Jarrod Shaw: Shaw continues to grow into his role as the team's second string center. The second-year pro didn't play center in college. He started the transition to pivot last season. Shaw is clearly more comfortable at the position this year than last. The biggest difference seen against the Rams was Shaw's hand play. He was able to get his hands in position much more quickly off the snap. He was beating many of the Rams' defenders to the punch (literally). The biggest concern is Shaw didn't display much explosion or power off the snap.
Joe Thomas: Thomas is a joy to watch, because he is the most technically sound offensive lineman in the NFL. He is a dominant pass blocker. It also makes him somewhat boring to break down. No Ram came near Weeden from the blindside. Thomas shut down defenisve end Robert Quinn. Thomas, in particular, displayed a strong inside hand to either ride defenders wide or prevent them from making an underneath move. The lone nitpick in Thomas' game against St. Louis is he missed a linebacker scraping down the line on one occasion.

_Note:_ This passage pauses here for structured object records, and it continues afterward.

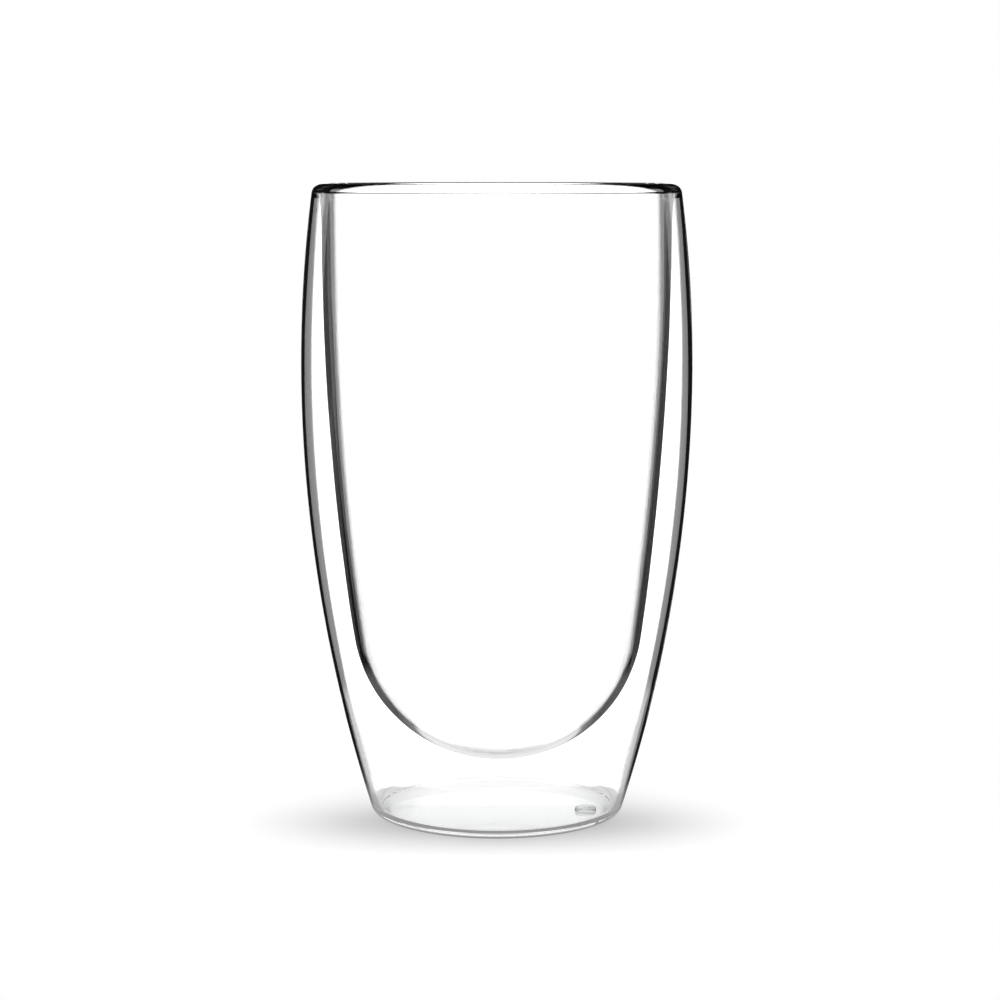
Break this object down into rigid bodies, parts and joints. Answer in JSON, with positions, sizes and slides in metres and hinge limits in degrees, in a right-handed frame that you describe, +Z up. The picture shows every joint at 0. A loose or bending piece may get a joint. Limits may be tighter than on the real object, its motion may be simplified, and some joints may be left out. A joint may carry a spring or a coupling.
{
  "type": "double walled glass cup",
  "caption": "Clear double walled glass cup: a barrel shaped outer shell with a round bottomed liner hung inside it from a fused rim, and a vent plug in the floor.",
  "frame": {"origin": "centre of the resting ring under the base, on the table surface", "axes": "+Z up along the cup's axis of revolution; the vent hole in the base lies towards +X, 19 degrees towards -Y"},
  "size_m": [0.0894, 0.0894, 0.145],
  "materials": {
    "shell_glass": "clear, fire polished",
    "liner_glass": "clear, fire polished",
    "rim_glass": "clear, flame fused",
    "plug_silicone": "translucent silicone, satin"
  },
  "bodies": {
    "root": {"outer_shell": "shell_glass", "inner_liner": "liner_glass", "rim_weld": "rim_glass", "vent_plug": "plug_silicone"}
  },
  "joints": []
}
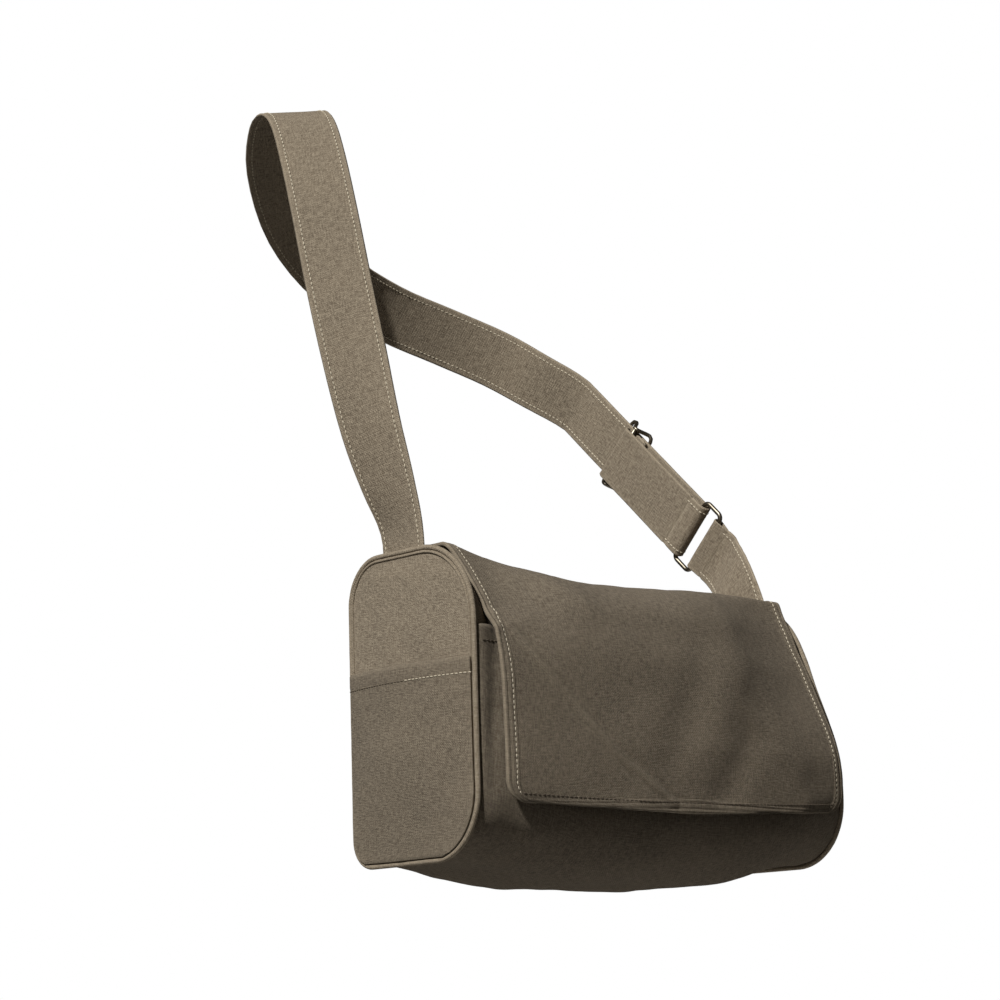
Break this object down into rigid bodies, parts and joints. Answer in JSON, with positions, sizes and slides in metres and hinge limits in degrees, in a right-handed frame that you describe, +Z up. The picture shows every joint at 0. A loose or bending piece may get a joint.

Martin Wallace: Wallace, an undrafted rookie from Temple, saw extended time at both right and left tackle. Wallace performed at right tackle with the second team offense. He then moved to the blindside in the second half. Wallace's lack of flexibility in his hips was immediately noticeable. Wallace simply played at a higher pad level than his opponent. When he moved to left tackle, the Browns' staff tried to make him comfortable by sliding the protection his way early and often. All of this is compounded by a weak initial punch. Wallace was prone to giving up his chest as a result. Wallace will need a stronger effort during the next two preseason games if he hopes to make the roster or practice squad.